渡来美響が無敗対決にTKO完勝で最強挑戦者に 菊池風磨弟・音央は2連続KO勝利も悩み告白

 「ボクシング・日本スーパーライト級最強挑戦者決定戦」(26日、後楽園ホール)

 1位の関根幸太朗(26)=ワタナベ=と2位の渡来美響(25)=三迫=の間で争われ、渡来が4回1分49秒、TKO勝ちで無敗対決を制し、来春のチャンピオン・カーニバルでの王者・李健太(28)=帝拳=への挑戦権を獲得した。

 「久々の日本人対決で、(互いに)アマチュア上がりというところで気合は入りましたね。何より無敗というところで、初黒星をつけてやるというモチベーションを持ってできました」という渡来は、1ラウンドから「ゴースト」の異名通り華麗なディフェンスで関根を翻弄(ほんろう)。左ジャブ、右ストレート、フック、ボディーとパンチを突き刺していく。

 4ラウンド、被弾が増えてきた関根が足を止めて「来い」というようなしぐさを見せると、渡来は敵陣の青コーナーに追い詰めてラッシュ。関根は脱出したが、今度は赤コーナーに追い込んでラッシュし、レフェリーが試合を止めた。

 渡来は「想定通りにいった試合だと思います。終始、冷静に行けたかなと思います。ディフェンス面も、毎度のことながらほとんど打たれることなく終われたので、そこが一番(良かった)かなと思います。最後まで打ち続けられたのが今までと違う、成長した点かなと思います。今までだったら深追いしないで判定でも勝てればいいという守りの勝負をしていたけど、最後までここで決めてやるという気持ちで行き切れたと思います」と試合を総括。

 フィニッシュに至る流れを「回り込んで右ストレートが入ったんですけど、そこが決め手になったかなと思います。相手があそこでかなり油断したので。今までの試合を見ていても油断する、穴が出る瞬間がある選手だと思ってたんで、しっかり当てることができて。冷静に見ていたからこそできたことだと思います。ロープ際で回り込んで右ストレートを当てた(直前の)瞬間、向こうの気が抜けたんだと思います。シャクール・スティーブンソンとかそういうトップ選手ならディフェンスを徹底すると思う。それがなかったので、当てることができたと思います。しっかり相手の弱点としてとらえることができたと思います」と解説した。
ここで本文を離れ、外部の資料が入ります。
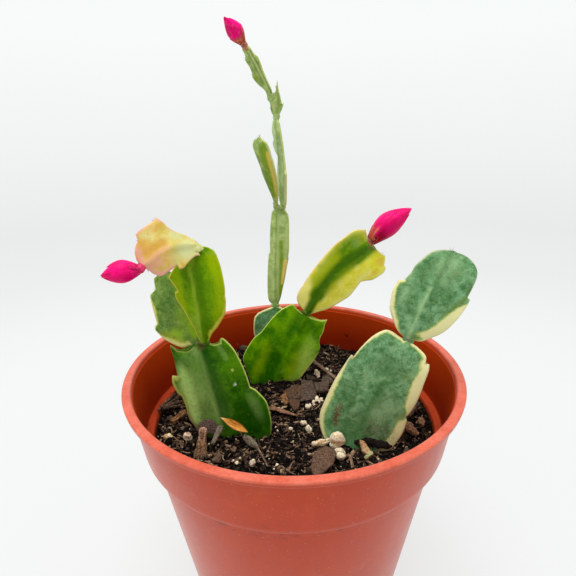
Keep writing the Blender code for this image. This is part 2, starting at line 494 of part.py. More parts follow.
def soil_top(x, y):
    """Height of the soil: just under the inside step at the front, a little over it at the back, gently lumpy."""
    return (73.5 + 2.5 * ease((y + 8) / 50) + .35 * math.sin(.21 * x + 1.3) * math.cos(.19 * y - .6)
            + .22 * math.sin(.43 * x + .31 * y + 2.0))


def soil_mesh(segs=SEGS):
    verts, faces, rings = [(0, 0, FLOOR + .3)], [], []
    wall = LEDGE_IN_R - .3 - GAP
    low = inside_low + .9 - GAP
    stack = []
    # 0: the soil ends below the inside step, 1: it lies over the step
    over = [ease((soil_top(46 * math.cos(2 * math.pi * i / segs), 46 * math.sin(2 * math.pi * i / segs)) - 74.0) / 1.6)
            for i in range(segs)]
    for i in range(segs):
        c = 2 * math.pi * i / segs
        cx, sy = math.cos(c), math.sin(c)
        z_c = 72.6 + 1.75 * min(1, 2 * over[i])
        spread = min(max(0, 2 * over[k % segs] - 1) for k in (i - 1, i, i + 1))
        r_d = wall + (LEDGE_OUT_R - GAP - wall) * spread
        z_top = max(soil_top(r_d * cx, r_d * sy) - .4, z_c + .35)
        col = [(inside_low - GAP - .5, FLOOR + .3), (low, FLOOR + 1.2), (wall - .1, 72.2), (wall - .05, z_c),
               (r_d, z_c + .02), (r_d + .02, z_top)]
        stack.append([(r * cx, r * sy, z) for r, z in col] + [
            (r * cx, r * sy, soil_top(r * cx, r * sy)) for r in (r_d - 3.2, 35, 27, 19, 11, 5)])
    n = len(stack[0])
    for i in range(segs):
        verts += stack[i]
    verts.append((0, 0, soil_top(0, 0)))
    at = lambda i, j: 1 + (i % segs) * n + j
    for i in range(segs):
        faces.append((0, at(i, 0), at(i + 1, 0)))
        for j in range(n - 1):
            faces.append((at(i, j), at(i, j + 1), at(i + 1, j + 1), at(i + 1, j)))
        faces.append((len(verts) - 1, at(i + 1, n - 1), at(i, n - 1)))
    return verts, faces


soil = add("soil", *soil_mesh(), mat=material("potting_mix", (.045, .028, .018), .95), smooth=60)


# ---------------------------------------------------------------- loose pieces in the potting mix
def rotation(turn, roll, pitch):
    a, b, c = (math.radians(v) for v in (turn, roll, pitch))
    rz = np.array([[math.cos(a), -math.sin(a), 0], [math.sin(a), math.cos(a), 0], [0, 0, 1]])
    rx = np.array([[1, 0, 0], [0, math.cos(b), -math.sin(b)], [0, math.sin(b), math.cos(b)]])
    ry = np.array([[math.cos(c), 0, math.sin(c)], [0, 1, 0], [-math.sin(c), 0, math.cos(c)]])
    return rz @ ry @ rx


def slab(at, size, turn, roll, pitch, n, seed):
    """Flat chip with an irregular outline and worn edges."""
    rng = np.random.default_rng(seed)
    ang = (np.arange(n) + rng.uniform(-.25, .25, n)) * 2 * math.pi / n
    rad = rng.uniform(.82, 1.0, n)
    x, y = rad * np.cos(ang) * size[0] / 2, rad * np.sin(ang) * size[1] / 2
    lay = [(-.5, .84), (-.1, 1.0), (.5, .88)]
    pts = [(x[i] * k, y[i] * k, h * size[2] + .10 * size[2] * math.sin(3 * ang[i] + seed)) for h, k in lay for i in range(n)]
    pts += [(0, 0, -.5 * size[2]), (0, 0, .5 * size[2])]
    rot = rotation(turn, roll, pitch)
    v = [np.array(at) + rot @ np.array(p) for p in pts]
    f = []
    for j in range(2):
        for i in range(n):
            k = (i + 1) % n
            f.append((j * n + i, j * n + k, (j + 1) * n + k, (j + 1) * n + i))
    for i in range(n):
        k = (i + 1) % n
        f.append((3 * n, k, i))
        f.append((3 * n + 1, 2 * n + i, 2 * n + k))
    return v, f


def stick(a, b, ra, rb, bow, sides=6, rings=5):
    a, b = np.array(a, float), np.array(b, float)
    m = (a + b) / 2 + np.array(bow, float)
    ref = unit(np.cross(b - a, (.3, .2, 1)))
    v, f = [], []
    for j in range(rings):
        q = j / (rings - 1)
        p = (1 - q) ** 2 * a + 2 * q * (1 - q) * m + q * q * b
        t = unit(2 * (1 - q) * (m - a) + 2 * q * (b - m))
        x = unit(ref - t * (ref @ t))
        y = np.cross(t, x)
        r = (ra + (rb - ra) * q) * (.8 if j in (0, rings - 1) else 1)
        v += [p + r * (x * math.cos(2 * math.pi * i / sides) + .8 * y * math.sin(2 * math.pi * i / sides))
              for i in range(sides)]
    v += [a, b]
    for j in range(rings - 1):
        for i in range(sides):
            k = (i + 1) % sides
            f.append((j * sides + i, j * sides + k, (j + 1) * sides + k, (j + 1) * sides + i))
    for i in range(sides):
        k = (i + 1) % sides
        f.append((rings * sides, k, i))
        f.append((rings * sides + 1, (rings - 1) * sides + i, (rings - 1) * sides + k))
    return v, f


def grain(at, r, seed):
    """Rounded, uneven lump."""
    bm = bmesh.new()
    bmesh.ops.create_icosphere(bm, subdivisions=2, radius=1.0)
    rng = np.random.default_rng(seed)
    k = rng.uniform(-1, 1, (4, 3)) * 2.2
    v = []
    for p in bm.verts:
        c = np.array(p.co)
        d = 1 + .07 * sum(math.sin(float(w @ c) * 1.7 + i) for i, w in enumerate(k))
        v.append(np.array(at) + c * d * np.array(r))
    f = [[p.index for p in g.verts] for g in bm.faces]
    bm.free()
    return v, f


def leaf(a, b, width, rows=7):
    """Dry curled leaf: a thin pointed blade with a trough along its middle."""
    a, b = np.array(a, float), np.array(b, float)
    t = unit(b - a)
    w = unit(np.cross(t, (0, -.75, .65)))
    n = np.cross(w, t)
    v = []
    for sgn in (1, -1):
        for i in range(rows):
            q = i / (rows - 1)
            half = width / 2 * (math.sin(math.pi * (.06 + .88 * q)) ** .8)
            for s in (-1, 0, 1):
                v.append(a + (b - a) * q + w * s * half + n * (.35 * abs(s) * math.sin(math.pi * q) + sgn * .22
                                                                + .5 * math.sin(math.pi * q)))
    f = []
    o = rows * 3
    for i in range(rows - 1):
        for j in range(2):
            c = i * 3 + j
            f.append((c, c + 1, c + 4, c + 3))
            f.append((o + c, o + c + 3, o + c + 4, o + c + 1))
        f.append((i * 3, i * 3 + 3, o + i * 3 + 3, o + i * 3))
        f.append((i * 3 + 2, o + i * 3 + 2, o + i * 3 + 5, i * 3 + 5))
    e = (rows - 1) * 3
    for j in range(2):
        f.append((j, o + j, o + j + 1, j + 1))
        f.append((e + j, e + j + 1, o + e + j + 1, o + e + j))
    return v, f


bark = material("bark", (.16, .095, .06), .85)
wood = material("pale_wood", (.42, .31, .21), .8)
perlite = material("perlite", (.78, .72, .62), .85)
tan = material("tan_grain", (.55, .40, .22), .85)
loose = []
for name, spec in SLABS.items():
    loose.append(add(name, *slab(**spec), mat=wood if "pale" in name else bark, smooth=30))
for name, spec in STICKS.items():
    loose.append(add(name, *stick(**spec), mat=wood if name in ("upright_stick", "leaf_stalk") else bark, smooth=50))
for name, spec in GRAINS.items():
    loose.append(add(name, *grain(**spec), mat=perlite if "perlite" in name else tan, smooth=60))
loose.append(add("dried_leaf", *leaf(**DRIED_LEAF), mat=material("dry_leaf", (.62, .32, .10), .7), smooth=40))

# Pockets in the soil for everything that is set into it
for ob in base_segments + loose:
    v, f = grown(ob, GAP)
    cut(soil, add("pocket_" + ob.name, v, f, smooth=0, cutter=True))
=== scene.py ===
"""Looks for the potted Christmas cactus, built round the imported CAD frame. Lengths in the tables are in millimetres."""
import json
import math

import bmesh
import bpy
import numpy as np
from mathutils import Matrix, Vector

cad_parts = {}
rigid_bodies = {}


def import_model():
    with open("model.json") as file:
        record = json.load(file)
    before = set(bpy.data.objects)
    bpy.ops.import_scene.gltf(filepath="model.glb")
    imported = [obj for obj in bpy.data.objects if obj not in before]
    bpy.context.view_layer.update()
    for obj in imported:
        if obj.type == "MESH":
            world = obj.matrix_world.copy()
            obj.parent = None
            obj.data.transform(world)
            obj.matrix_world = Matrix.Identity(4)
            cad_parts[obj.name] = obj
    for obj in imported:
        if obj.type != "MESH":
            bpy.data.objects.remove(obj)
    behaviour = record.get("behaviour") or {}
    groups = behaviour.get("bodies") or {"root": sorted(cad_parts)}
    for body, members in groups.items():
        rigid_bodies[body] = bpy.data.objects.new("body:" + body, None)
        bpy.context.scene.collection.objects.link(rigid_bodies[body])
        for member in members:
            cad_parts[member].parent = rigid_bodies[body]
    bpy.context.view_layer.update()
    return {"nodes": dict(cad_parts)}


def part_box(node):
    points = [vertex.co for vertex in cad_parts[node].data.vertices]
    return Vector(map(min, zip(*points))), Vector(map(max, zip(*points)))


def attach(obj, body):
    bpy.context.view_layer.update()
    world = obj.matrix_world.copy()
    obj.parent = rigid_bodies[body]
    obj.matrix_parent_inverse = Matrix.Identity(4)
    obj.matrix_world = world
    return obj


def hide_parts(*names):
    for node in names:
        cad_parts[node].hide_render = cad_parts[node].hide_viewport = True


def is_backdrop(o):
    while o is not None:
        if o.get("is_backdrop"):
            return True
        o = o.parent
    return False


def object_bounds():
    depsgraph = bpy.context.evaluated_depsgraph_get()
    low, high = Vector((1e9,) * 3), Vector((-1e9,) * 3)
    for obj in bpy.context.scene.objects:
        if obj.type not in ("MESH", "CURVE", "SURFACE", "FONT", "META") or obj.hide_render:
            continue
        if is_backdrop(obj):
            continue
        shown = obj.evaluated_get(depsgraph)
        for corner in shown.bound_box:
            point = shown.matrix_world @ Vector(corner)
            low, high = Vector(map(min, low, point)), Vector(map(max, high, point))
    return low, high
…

 次戦は日本タイトル挑戦となるが、「世界タイトルを取るためにプロになっているので、あくまで日本タイトルは必須の通過条件だと思っています。日本タイトル、李健太のことをナメていることは一切なくて、1試合1試合が世界につながる道だと思っているので、今回同様、差を見せつけて勝つことで、周りの皆さんが渡来は世界へ行くべきだと言ってくださると思うので、そういうところを目指してやっていきたい」と主張。

 「李健太選手はすごい正統派のサウスポーだと思うので、でも過去に中国1位の選手とやらせてもらって、同じようなタイプで本当に強かったので、その経験がよく生きる試合になると思います」と、攻略に自信をのぞかせていた。

  ◇  ◇

 第3試合のスーパーライト級3回戦は、timelesz・菊池風磨の弟・菊池音央(21)=新日本木村=が、ロク・ハッパ=中国=に3回1分44秒、TKO勝ちした。

 ここまで2勝2敗の音央は、1ラウンドから左ジャブをどんどん突いてペースを握る。2ラウンドに入ると左ボディーも効果的に入れていき、中盤にはロープに詰めて猛ラッシュ。3ラウンドに再びロープに詰めての猛ラッシュをしかけ、レフェリーが試合を止めた。

 これで2連続KO勝ちとなった音央だが、ジャブ、ワンツーからボディーを打ち、次に同じモーションでストレートを上に打って倒す作戦だったと明かし、「うまく組み立てられなかった」と反省。それでも「ワンツーでちゃんと脚が付いていくようになった」など、野木丈司トレーナーの「野木トレ」でフィジカルが強化された実感があったという。

 また、憧れている元東洋太平洋&WBOアジア・パシフィックスーパーフェザー級王者・木村吉光から助言された通り、1度目のラッシュでは相手の目やレフェリーのポジションを確認してから一度休んで様子を見ることを「実行できた」といい、実際に2度目のラッシュで決めるなど、成長を随所に見せた。

 これで戦績3勝2敗と白星を先行させ、あと1勝でB級(6回戦)昇格としたが、木村が新人王から日本ユース王者という道を歩んだことから「吉光さんロードをたどるにはそれしかない。(新人王を)狙うには来年しかない」と、新人王トーナメント参戦か、それとも6回戦かという悩みを打ち明けていた。